Ya es tradición (aunque es una impresión sin comprobación empírica) que este día, junto con el de fin de año, acabe dejando aquí su huella. Es porque ambas fechas me parecen importantes y me resulta fácil encontrar el momento en el que me regalo, con más o menos urgencia, un rato frente al ordenador.
Se me hacen mucho, 40. Me cuesta decirlo en voz alta. Me parece enorme la distancia entre esa cifra y cómo me siento. Sigo siendo una muchacha. Las canas, las arrugas, las incipientes flacideces lo desmienten. Pero quiénes son ellas, al fin y al cabo, para desmentir la energía que me rebosa. La de una muchacha, insisto.
Me pregunto si en algún momento de la existencia las personas nos sentimos acompasadas cuerpo-energía. De niña, quería crecer y cumplir años. Hasta llegar a la adolescencia, que parecía eterna, como si fuera un terreno conquistado del que nunca nadie nos echaría. Los 30 lo hicieron de golpe. Y ahora, en este nuevo cambio de década, me siento reina de un territorio invisible que se desgasta por fuera. Una urna de cristal en la que sobrevive un ecosistema inmortal que se agrieta, se araña, se descascarilla, solo en el exterior.
La primera persona que me ha felicitado esta mañana me ha deseado que se cumplan mis sueños. Yo sigo sin saber si esto de la vida va de eso o de qué. Pero me ha parecido un bonito deseo. Desde luego que esta muchacha que soy ahora tiene la fortaleza de 100 ejércitos para hacer que los sueños se cumplan. Falla más la brújula que le permita encontrarlo aunque mejora con los años.
Mi abuela me ha recordado que hace 40 años acompañó a mi madre al ginecólogo.
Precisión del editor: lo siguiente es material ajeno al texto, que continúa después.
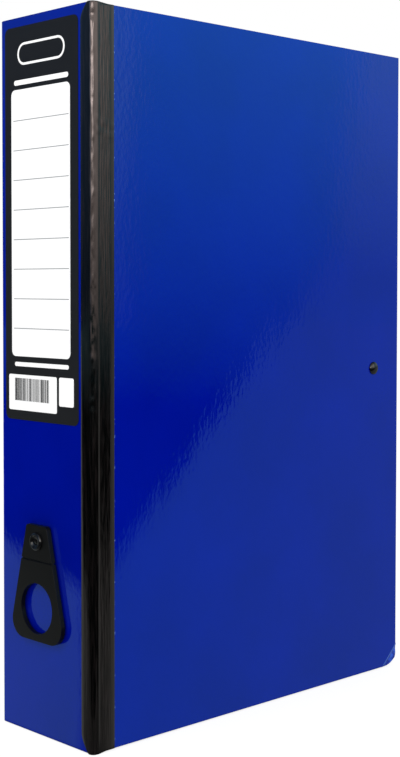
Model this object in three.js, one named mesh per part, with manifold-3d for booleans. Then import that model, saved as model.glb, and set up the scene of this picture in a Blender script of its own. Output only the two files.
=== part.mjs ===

Dejó preparada la comida en casa para su marido y sus hijos, no podía ser de otra manera. Judías blancas estofadas a las que añadió la penca de la acelga, que le gustaba mucho a mi abuelo. Y manojitos de jureles fritos. "Antes se comían dos plantos, no como ahora", me recuerda. Cuando se estrenó en esto de ser abuela tenía 48 años.
Hoy la vida me regala un amanecer lluvioso, como me gustan los amaneceres. Un día más con nubes en el cielo en esta temporada de lluvias eternas que están siendo mi delicia en el camino horrible hacia el verano.
Hace 5 años, cuando empecé a prepararme para el cambio de década, me prometí que me las apañaría para tener, el año que cumpliera los 40, más vacaciones de lo normal durante el verano y marcharme un mes a París. Hace 5 años no había descubierto que los planes chulos no hay que postergarlos. No será París, pero no estará nada mal. Y a lo lejos, en una meta que no tiene fecha pero es el horizonte, proyectos, deseos, sueños y temores, que paso a paso se construyen y destruyen, aparecen o desaparecen. Porque esto se pasa volando, el presente intenso nos lleva sin darnos cuenta al último día. Solo nos queda el camino, mejor con brújula. Mejor con la energía de una muchacha.